======== GIVEN RECORDS ========
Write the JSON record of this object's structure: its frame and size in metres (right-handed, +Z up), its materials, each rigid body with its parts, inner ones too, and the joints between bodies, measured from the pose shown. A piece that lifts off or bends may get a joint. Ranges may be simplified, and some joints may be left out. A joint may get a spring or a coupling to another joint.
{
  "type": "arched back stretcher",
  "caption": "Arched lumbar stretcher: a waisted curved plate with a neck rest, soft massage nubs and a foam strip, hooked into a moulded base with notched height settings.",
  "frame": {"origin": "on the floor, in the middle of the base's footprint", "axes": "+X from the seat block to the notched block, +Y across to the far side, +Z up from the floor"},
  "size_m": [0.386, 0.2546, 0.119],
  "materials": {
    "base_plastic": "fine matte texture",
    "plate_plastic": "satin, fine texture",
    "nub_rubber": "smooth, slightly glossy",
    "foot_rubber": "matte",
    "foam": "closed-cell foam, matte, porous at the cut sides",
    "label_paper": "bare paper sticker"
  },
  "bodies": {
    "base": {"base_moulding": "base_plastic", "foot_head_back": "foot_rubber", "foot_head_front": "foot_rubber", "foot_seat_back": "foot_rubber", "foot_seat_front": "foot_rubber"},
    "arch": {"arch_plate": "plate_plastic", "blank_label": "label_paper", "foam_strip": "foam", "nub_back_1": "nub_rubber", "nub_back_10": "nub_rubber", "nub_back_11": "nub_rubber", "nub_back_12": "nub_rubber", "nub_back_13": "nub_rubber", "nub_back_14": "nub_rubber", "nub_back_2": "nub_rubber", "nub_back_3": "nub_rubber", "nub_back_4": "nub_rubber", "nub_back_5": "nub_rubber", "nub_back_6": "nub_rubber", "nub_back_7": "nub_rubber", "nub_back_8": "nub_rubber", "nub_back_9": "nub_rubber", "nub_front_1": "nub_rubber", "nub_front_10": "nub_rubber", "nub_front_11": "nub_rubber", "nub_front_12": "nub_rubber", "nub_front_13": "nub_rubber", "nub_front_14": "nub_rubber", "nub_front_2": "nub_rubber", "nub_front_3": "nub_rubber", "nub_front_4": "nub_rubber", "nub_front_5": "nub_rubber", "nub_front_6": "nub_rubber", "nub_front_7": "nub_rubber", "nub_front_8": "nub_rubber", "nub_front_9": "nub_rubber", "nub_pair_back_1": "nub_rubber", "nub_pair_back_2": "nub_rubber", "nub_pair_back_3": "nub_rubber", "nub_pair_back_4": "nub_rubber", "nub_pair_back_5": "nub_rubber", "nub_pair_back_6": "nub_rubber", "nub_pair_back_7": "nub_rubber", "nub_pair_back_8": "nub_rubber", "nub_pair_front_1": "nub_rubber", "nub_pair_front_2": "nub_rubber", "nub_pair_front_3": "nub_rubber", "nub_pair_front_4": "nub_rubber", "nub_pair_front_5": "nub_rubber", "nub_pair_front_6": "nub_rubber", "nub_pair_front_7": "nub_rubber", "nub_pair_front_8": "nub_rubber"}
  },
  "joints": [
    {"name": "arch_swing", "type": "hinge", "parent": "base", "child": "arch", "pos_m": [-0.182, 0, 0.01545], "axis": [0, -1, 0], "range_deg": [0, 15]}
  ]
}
========
======== GIVEN RECORDS ========
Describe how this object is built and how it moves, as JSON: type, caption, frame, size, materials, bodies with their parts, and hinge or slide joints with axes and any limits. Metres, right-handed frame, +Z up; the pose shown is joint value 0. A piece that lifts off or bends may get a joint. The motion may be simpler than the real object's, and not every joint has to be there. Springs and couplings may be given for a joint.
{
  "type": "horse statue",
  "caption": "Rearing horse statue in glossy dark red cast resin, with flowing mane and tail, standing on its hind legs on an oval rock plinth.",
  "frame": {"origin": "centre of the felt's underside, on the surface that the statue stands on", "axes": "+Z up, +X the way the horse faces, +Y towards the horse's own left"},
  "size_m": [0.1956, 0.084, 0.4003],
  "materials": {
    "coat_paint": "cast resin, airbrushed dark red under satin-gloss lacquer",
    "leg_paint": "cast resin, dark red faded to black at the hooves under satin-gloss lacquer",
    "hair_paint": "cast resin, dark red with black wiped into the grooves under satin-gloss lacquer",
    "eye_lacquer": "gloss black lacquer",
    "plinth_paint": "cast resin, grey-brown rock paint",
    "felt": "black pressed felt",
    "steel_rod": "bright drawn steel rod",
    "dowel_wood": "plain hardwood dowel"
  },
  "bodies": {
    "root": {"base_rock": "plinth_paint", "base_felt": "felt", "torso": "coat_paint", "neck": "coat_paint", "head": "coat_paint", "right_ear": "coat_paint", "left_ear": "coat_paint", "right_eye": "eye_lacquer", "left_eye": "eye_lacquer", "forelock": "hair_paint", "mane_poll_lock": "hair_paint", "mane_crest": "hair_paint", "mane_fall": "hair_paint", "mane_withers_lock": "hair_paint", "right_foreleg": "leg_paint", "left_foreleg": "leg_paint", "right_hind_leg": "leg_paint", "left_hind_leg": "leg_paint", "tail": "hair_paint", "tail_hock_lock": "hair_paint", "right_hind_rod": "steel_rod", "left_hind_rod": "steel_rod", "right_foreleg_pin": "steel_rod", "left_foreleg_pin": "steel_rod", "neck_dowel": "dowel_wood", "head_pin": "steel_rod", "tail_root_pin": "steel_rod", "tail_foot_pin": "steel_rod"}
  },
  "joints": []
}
========
======== GIVEN RECORDS ========
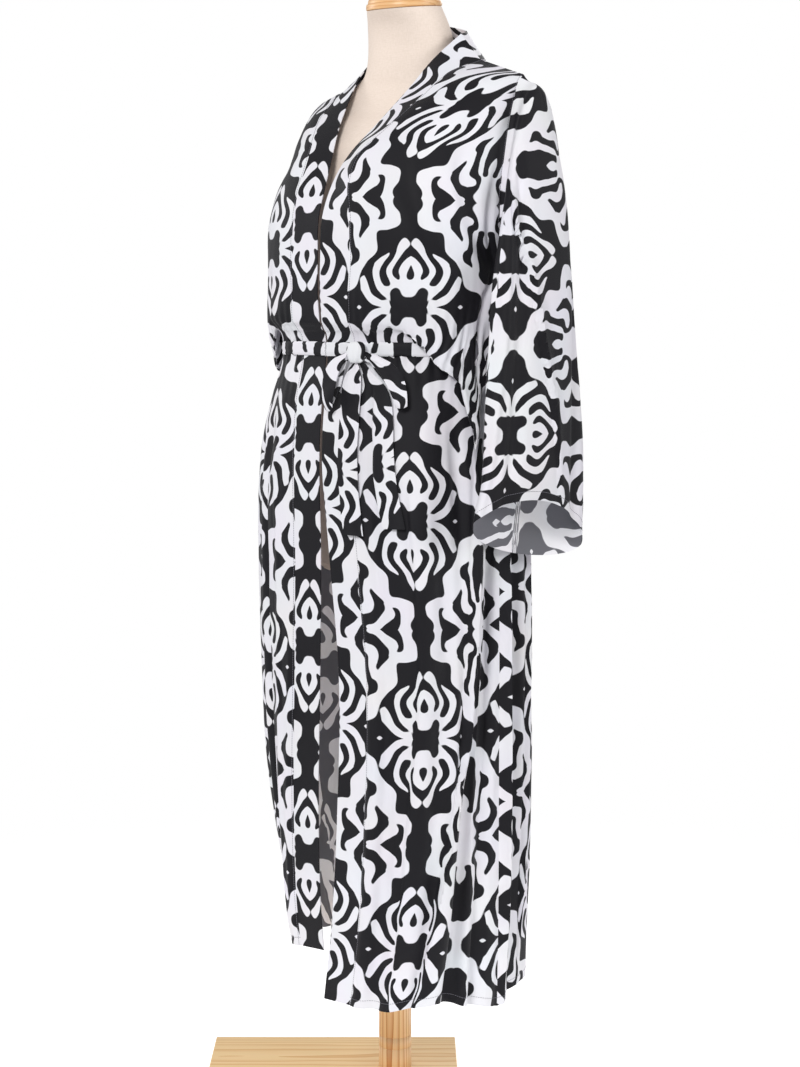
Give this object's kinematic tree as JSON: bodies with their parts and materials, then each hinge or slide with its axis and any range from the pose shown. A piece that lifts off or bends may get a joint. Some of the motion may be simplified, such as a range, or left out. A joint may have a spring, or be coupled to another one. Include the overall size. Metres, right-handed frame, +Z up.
========
- TO DO
Every line above that contains the word "JSON" should be reported.

- FINISHED ANSWER
Write the JSON record of this object's structure: its frame and size in metres (right-handed, +Z up), its materials, each rigid body with its parts, inner ones too, and the joints between bodies, measured from the pose shown. A piece that lifts off or bends may get a joint. Ranges may be simplified, and some joints may be left out. A joint may get a spring or a coupling to another joint.
Describe how this object is built and how it moves, as JSON: type, caption, frame, size, materials, bodies with their parts, and hinge or slide joints with axes and any limits. Metres, right-handed frame, +Z up; the pose shown is joint value 0. A piece that lifts off or bends may get a joint. The motion may be simpler than the real object's, and not every joint has to be there. Springs and couplings may be given for a joint.
Give this object's kinematic tree as JSON: bodies with their parts and materials, then each hinge or slide with its axis and any range from the pose shown. A piece that lifts off or bends may get a joint. Some of the motion may be simplified, such as a range, or left out. A joint may have a spring, or be coupled to another one. Include the overall size. Metres, right-handed frame, +Z up.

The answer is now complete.